Written request: Each line from the one containing "for (const number of [1, 2, 3])" through the one containing "its imported solids." is to be retyped exactly, both end lines included, and all other lines left out.

※

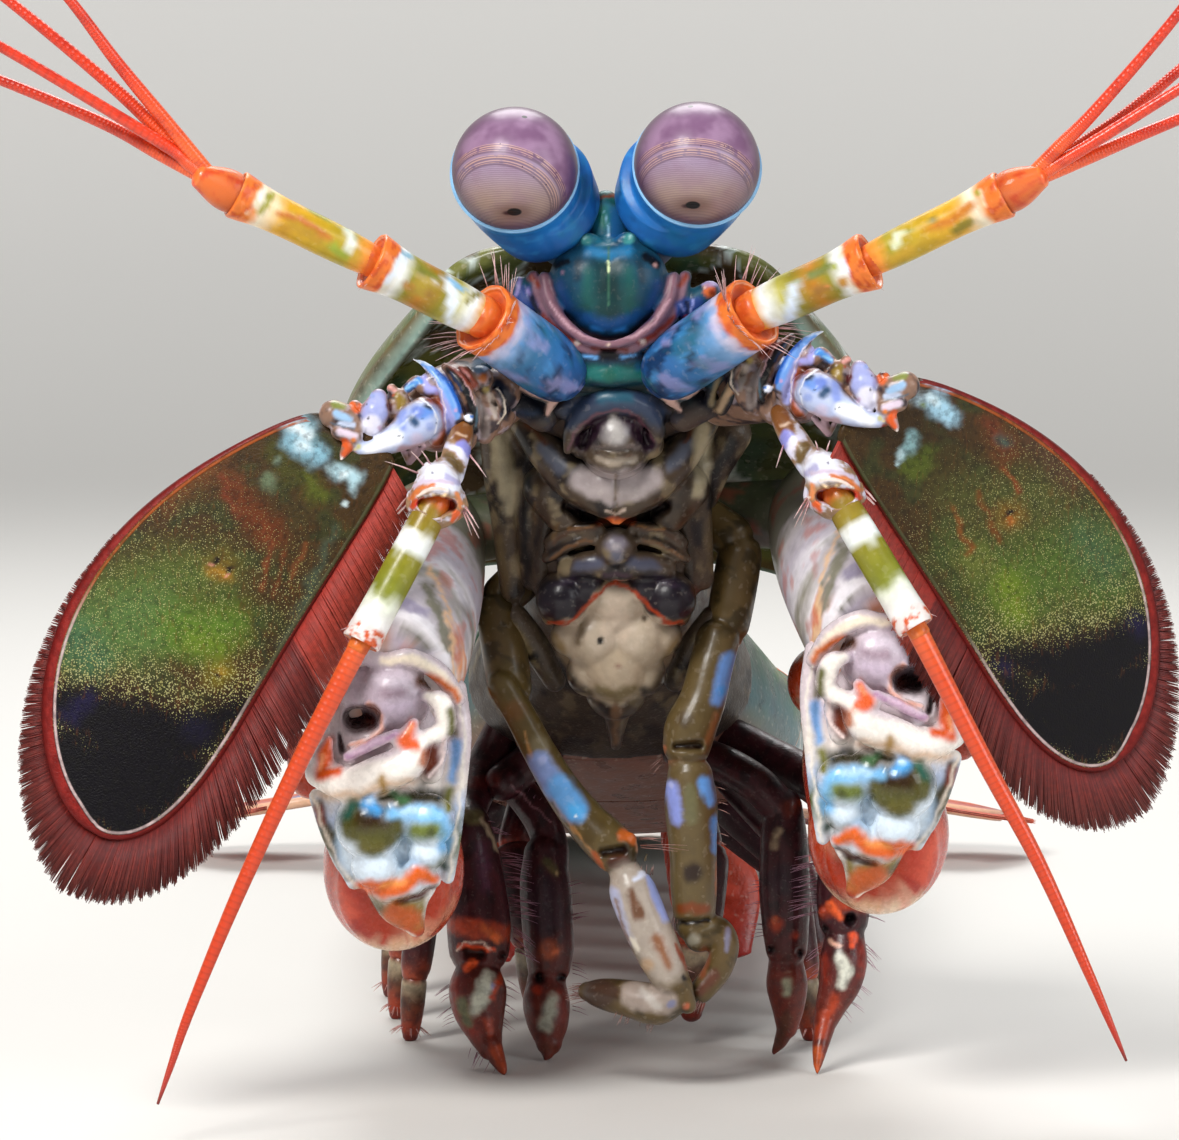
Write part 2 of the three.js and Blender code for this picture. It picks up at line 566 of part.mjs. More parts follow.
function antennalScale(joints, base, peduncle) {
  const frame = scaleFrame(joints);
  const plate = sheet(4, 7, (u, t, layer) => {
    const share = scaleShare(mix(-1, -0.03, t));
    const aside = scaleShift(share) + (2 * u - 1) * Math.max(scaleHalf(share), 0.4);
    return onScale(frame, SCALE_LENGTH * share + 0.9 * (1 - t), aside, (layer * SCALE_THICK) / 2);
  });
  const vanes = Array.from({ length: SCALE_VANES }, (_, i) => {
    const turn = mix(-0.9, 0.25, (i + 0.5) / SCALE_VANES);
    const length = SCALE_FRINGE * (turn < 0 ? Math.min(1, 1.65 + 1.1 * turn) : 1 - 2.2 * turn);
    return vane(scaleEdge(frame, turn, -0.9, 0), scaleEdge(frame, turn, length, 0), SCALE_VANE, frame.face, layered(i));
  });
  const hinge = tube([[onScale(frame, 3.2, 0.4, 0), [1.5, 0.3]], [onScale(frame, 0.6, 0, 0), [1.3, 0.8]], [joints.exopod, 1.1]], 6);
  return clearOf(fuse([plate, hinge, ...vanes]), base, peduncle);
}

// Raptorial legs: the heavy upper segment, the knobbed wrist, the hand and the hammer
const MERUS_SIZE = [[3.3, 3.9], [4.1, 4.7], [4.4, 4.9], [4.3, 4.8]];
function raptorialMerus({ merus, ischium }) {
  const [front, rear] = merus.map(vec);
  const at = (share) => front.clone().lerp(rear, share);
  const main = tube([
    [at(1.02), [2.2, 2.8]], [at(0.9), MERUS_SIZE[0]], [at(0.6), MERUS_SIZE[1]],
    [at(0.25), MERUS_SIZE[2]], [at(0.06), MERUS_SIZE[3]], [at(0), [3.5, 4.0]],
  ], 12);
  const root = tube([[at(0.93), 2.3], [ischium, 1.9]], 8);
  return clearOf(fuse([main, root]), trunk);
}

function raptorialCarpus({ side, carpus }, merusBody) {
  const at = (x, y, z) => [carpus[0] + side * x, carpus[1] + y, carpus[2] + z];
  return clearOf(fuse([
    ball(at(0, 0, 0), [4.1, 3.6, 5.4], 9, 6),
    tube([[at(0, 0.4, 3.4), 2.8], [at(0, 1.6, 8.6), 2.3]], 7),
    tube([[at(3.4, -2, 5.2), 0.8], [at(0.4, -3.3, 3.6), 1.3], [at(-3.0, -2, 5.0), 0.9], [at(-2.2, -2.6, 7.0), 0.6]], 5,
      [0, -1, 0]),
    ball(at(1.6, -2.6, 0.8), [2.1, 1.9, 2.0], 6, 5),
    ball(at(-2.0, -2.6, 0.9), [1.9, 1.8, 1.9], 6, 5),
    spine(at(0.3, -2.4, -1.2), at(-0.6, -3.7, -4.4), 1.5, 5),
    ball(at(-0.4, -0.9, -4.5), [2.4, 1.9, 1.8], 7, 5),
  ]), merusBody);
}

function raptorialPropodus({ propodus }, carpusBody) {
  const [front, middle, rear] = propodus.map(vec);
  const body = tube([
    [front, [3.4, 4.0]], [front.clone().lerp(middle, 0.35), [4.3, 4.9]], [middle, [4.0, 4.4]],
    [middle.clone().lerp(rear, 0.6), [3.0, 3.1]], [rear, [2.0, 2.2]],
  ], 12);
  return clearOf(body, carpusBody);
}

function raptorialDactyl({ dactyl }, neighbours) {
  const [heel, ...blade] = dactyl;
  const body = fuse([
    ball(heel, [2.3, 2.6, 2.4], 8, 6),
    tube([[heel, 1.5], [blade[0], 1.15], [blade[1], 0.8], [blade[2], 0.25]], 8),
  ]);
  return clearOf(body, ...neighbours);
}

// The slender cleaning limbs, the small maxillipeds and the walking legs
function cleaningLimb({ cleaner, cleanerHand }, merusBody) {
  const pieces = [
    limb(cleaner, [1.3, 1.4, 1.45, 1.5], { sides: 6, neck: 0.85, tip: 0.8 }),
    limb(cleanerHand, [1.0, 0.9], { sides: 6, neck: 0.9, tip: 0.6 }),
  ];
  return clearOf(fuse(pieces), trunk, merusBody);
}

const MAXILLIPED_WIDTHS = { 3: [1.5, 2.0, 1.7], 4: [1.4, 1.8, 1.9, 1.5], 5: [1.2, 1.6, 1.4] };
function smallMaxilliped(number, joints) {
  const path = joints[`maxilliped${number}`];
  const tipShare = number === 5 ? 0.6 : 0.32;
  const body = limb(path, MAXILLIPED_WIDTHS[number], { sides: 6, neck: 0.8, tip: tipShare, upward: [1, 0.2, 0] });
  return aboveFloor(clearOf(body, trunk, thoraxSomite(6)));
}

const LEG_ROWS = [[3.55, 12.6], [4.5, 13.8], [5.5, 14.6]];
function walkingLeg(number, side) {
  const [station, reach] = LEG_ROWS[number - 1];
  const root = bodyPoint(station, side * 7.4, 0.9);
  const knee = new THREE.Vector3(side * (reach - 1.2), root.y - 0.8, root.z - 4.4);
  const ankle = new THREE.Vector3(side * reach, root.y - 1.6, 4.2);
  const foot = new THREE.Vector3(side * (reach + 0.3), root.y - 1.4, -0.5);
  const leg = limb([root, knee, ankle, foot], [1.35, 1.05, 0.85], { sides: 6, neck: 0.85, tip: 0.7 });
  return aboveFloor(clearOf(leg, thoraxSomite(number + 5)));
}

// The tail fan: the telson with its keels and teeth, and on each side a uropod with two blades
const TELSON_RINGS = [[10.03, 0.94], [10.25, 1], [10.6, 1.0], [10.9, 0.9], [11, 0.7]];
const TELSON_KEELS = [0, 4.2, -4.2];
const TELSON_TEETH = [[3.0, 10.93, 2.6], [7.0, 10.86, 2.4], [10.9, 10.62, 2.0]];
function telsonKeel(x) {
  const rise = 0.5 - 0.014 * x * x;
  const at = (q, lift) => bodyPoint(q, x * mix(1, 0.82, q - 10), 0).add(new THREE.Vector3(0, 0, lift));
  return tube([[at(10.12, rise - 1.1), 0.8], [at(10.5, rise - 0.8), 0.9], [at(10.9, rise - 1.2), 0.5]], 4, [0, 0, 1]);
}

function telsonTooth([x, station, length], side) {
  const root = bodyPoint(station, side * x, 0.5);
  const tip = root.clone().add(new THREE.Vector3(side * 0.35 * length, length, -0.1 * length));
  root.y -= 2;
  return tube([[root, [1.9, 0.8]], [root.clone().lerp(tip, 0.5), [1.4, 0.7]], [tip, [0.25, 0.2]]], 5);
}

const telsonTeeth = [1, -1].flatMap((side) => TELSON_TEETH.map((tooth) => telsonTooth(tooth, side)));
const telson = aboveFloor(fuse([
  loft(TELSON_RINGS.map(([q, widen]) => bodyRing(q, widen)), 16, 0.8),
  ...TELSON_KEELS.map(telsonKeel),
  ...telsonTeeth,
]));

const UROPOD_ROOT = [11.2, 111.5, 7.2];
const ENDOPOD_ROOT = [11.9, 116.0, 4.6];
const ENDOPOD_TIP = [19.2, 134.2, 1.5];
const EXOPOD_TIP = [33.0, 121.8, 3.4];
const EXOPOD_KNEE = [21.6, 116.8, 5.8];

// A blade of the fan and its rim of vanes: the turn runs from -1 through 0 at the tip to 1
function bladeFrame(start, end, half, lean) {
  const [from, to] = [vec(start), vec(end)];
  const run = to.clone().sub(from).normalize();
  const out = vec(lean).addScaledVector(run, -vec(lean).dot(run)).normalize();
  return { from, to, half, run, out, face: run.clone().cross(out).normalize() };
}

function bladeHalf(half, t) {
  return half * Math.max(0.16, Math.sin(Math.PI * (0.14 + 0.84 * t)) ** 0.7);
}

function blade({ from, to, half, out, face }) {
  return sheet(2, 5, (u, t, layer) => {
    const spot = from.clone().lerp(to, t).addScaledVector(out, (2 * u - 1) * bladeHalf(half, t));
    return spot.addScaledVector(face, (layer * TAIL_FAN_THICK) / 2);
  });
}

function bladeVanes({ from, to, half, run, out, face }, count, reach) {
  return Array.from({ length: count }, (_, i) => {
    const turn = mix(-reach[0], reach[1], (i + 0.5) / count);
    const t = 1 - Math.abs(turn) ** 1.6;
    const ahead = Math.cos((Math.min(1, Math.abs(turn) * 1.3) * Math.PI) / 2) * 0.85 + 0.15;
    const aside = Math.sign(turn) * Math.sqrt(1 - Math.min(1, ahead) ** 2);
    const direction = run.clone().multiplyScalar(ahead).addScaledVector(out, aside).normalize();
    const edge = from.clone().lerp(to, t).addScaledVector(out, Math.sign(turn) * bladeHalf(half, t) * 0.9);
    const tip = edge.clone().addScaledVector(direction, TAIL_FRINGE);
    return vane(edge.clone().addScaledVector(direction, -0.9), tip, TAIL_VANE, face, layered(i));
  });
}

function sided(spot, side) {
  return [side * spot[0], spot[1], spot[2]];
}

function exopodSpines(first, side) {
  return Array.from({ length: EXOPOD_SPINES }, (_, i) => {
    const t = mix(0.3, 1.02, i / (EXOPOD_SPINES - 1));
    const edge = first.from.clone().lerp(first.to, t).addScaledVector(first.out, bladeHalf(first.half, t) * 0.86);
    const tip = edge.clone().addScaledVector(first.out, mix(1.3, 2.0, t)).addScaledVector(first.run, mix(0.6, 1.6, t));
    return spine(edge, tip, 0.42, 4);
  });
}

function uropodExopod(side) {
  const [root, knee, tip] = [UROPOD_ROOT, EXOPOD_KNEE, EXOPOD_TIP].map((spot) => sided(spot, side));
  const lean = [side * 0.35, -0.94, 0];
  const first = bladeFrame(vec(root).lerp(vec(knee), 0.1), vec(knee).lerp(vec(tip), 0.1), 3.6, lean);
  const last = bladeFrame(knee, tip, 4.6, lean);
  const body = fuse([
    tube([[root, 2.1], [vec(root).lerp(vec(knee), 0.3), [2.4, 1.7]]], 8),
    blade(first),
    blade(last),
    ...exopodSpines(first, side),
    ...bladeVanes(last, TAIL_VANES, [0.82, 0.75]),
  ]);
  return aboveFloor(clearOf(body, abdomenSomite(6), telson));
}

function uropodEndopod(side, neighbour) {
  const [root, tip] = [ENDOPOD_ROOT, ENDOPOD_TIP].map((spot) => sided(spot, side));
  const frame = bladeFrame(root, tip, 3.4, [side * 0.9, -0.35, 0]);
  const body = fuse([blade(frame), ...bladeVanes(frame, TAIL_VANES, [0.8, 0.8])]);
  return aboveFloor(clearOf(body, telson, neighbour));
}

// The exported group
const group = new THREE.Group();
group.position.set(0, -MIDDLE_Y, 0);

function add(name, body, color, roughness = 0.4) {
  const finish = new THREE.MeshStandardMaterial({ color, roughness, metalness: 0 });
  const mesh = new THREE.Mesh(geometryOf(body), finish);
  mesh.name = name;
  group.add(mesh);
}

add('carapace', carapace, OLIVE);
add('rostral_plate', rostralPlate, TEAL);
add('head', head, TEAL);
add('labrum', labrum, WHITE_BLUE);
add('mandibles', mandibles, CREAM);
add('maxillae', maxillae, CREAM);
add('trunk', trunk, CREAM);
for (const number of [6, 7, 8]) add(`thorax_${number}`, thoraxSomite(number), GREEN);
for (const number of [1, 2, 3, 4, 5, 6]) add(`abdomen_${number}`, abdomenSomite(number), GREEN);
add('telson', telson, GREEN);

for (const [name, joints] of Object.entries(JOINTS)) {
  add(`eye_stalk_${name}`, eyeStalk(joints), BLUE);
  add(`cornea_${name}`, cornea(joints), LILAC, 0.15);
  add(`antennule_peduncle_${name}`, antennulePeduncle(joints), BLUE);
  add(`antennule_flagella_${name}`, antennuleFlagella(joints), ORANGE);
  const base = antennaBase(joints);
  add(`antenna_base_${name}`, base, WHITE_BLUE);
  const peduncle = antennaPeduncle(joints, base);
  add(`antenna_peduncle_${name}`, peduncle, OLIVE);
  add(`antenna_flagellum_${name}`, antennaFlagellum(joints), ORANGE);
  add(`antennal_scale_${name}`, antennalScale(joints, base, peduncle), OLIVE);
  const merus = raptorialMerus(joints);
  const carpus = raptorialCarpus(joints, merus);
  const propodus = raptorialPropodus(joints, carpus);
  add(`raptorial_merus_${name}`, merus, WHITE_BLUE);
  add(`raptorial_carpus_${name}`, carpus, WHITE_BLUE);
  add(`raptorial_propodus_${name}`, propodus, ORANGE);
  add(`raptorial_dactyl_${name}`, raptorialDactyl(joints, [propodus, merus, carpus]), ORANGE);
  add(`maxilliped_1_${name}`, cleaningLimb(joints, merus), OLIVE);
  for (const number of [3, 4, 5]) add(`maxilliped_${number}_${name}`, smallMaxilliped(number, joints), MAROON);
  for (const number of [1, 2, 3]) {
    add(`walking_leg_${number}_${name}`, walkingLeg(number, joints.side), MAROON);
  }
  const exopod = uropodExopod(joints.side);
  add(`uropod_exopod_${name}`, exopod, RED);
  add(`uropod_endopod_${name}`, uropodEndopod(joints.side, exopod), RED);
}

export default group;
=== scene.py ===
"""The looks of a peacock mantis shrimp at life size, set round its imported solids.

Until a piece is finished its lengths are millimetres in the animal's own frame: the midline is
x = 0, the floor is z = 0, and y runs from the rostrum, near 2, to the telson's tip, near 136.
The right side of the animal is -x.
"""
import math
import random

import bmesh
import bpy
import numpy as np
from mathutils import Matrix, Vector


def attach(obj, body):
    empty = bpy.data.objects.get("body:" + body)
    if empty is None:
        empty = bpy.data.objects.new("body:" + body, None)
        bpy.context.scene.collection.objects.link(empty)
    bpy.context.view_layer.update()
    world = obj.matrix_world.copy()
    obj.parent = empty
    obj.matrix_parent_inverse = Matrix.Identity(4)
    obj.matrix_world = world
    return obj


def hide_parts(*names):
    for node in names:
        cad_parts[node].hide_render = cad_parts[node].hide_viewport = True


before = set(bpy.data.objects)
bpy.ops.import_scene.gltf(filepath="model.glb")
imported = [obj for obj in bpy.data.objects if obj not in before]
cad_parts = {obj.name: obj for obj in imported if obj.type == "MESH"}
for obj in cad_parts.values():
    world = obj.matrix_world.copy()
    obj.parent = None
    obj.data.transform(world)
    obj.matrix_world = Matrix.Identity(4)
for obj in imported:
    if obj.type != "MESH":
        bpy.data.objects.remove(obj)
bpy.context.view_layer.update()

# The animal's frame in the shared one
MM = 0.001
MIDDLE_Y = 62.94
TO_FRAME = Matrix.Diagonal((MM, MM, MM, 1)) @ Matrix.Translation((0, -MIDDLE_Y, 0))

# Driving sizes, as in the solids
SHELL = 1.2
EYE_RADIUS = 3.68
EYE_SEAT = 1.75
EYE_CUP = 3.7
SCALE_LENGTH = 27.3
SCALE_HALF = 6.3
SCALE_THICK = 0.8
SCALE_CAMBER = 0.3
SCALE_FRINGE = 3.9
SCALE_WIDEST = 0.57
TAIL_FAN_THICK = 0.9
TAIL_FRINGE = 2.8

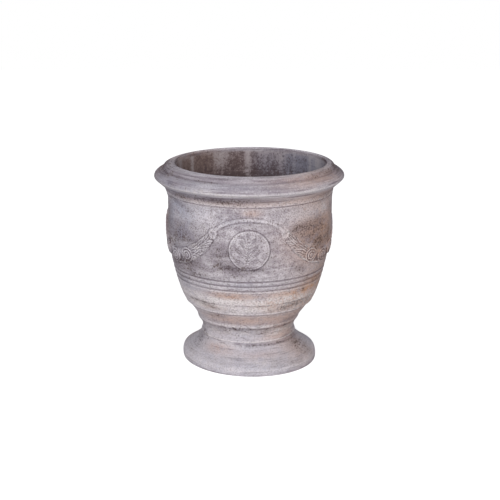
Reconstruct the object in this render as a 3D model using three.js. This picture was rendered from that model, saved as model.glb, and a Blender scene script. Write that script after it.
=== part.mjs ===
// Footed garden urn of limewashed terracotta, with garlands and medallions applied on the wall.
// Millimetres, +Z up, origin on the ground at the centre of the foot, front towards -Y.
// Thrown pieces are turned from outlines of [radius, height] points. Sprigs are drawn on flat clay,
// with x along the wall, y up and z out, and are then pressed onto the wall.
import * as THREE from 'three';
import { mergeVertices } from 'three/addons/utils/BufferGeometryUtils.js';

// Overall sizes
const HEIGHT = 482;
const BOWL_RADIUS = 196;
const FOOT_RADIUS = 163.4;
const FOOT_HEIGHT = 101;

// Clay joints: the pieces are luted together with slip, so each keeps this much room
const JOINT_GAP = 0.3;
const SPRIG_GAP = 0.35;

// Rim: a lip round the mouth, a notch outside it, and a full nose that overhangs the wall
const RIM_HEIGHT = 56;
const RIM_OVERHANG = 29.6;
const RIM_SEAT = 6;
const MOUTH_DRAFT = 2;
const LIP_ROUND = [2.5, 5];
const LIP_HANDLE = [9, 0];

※

Full answer:
  for (const number of [1, 2, 3]) {
    add(`walking_leg_${number}_${name}`, walkingLeg(number, joints.side), MAROON);
  }
  const exopod = uropodExopod(joints.side);
  add(`uropod_exopod_${name}`, exopod, RED);
  add(`uropod_endopod_${name}`, uropodEndopod(joints.side, exopod), RED);
}

export default group;
=== scene.py ===
"""The looks of a peacock mantis shrimp at life size, set round its imported solids.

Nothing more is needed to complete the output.